One thing Google did well back in the day, was making resource costs report in SWE/hours, the idea being that you see if you should go and rewrite something. If it cost 100 SWE/h to run, and it only took you a day to cut that in half, you should do it.

Numpy is competitive with optimized C/C++. So even if it's running in a Jupyter notebook, it's still going to be insanely fast.
Numpy is fine. But people write a lot of complicated code to pull JSON from somewhere, transform it in Python, and write it to parquet somewhere else, for example. JSON, the dict type and parquet are all implemented in C, but a comprehension on top of a Python iterable is just gonna be pure Python “bytecode”. It has been my experience that rewriting such things in C++, or even Go or Java is an easy way to quickly save truly incredible amounts of compute.

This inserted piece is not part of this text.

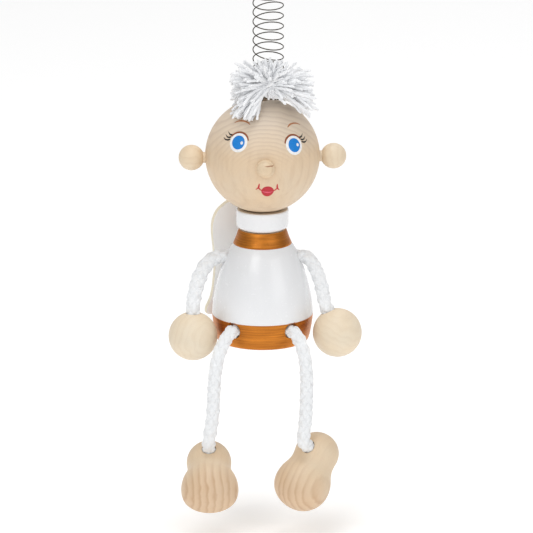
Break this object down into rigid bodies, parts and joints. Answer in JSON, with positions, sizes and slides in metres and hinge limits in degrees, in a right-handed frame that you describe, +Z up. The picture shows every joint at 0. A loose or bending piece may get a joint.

A team I used to work with was forced to throw away a finished Python data pipeline that took them a year to build, because it cost more to run than the combined salaries of the team. And I really think if they’d had better intuition about Python’s performance under different scenarios, they could have saved a year of effort. This is why I feel it’s worth having frank discussions about trade offs when it comes to this language.

It’s incredibly useful, but people in the community aren’t clearly told about its limitations. (Especially wrt performance, but also maintainability.)

> It has been my experience that rewriting such things in C++, or even Go or Java is an easy way to quickly save truly incredible amounts of compute.

Sure but there's a trade off, no? Go is typically 3x the code than python. And C++ is 10x the complexity easily.

There was one point back when I stopped coding C++ where one coder might not understand what another C++ coder was doing because the standard was so large.

> A team I used to work with was forced to throw away a finished Python data pipeline that took them a year to build, because it cost more to run than the combined salaries of the team.

You know, I have horror stories about C++ and Java as well. Usually that kind of blame goes to management for not understanding the issues up front. Pretty soon, I'll have slew of stories about go misusage as well.

If they had done performance testing from the start they could have saved a year. A pipeline that has not been performance tested was in no way "finished". Performance is not something that can be tackled on later. In any language...
> Numpy is competitive with optimized C/C++

Can you cite a source/example for that? I cannot imagine an optimized C program that doesn't blow python with numpy out of the water. Even a poorly written C program is likely to be 2x faster simply because it doesn't have to round trip operations from C to python and back.

I feel like this is google-able, no?

I found some metrics after 30 seconds of googling.

> the 20k syscalls is for the import call

Yes, because you're importing a library that does a lot more than just print a plot. A purpose-built Python program that just printed the plot, nothing else, would need a lot less than 20k syscalls too.

You're missing the point - importing a module in other languages takes ~100x fewer system calls. It's a rare example of Python doing something that's mostly written in pure Python, rather than invoked via an FFI, and it shows some of the inefficiency of the language laid bare. That makes it an interesting case to study.

(Of course an import call in Python does a lot more, but the end result is roughly the same as calling `dlopen` in, e.g., Swift.)

Python will do a lot under the hood that a hand-rolled C solution wouldn’t. So I wouldn’t expect the C equivalent to make the same number of syscalls as Python.
Ha!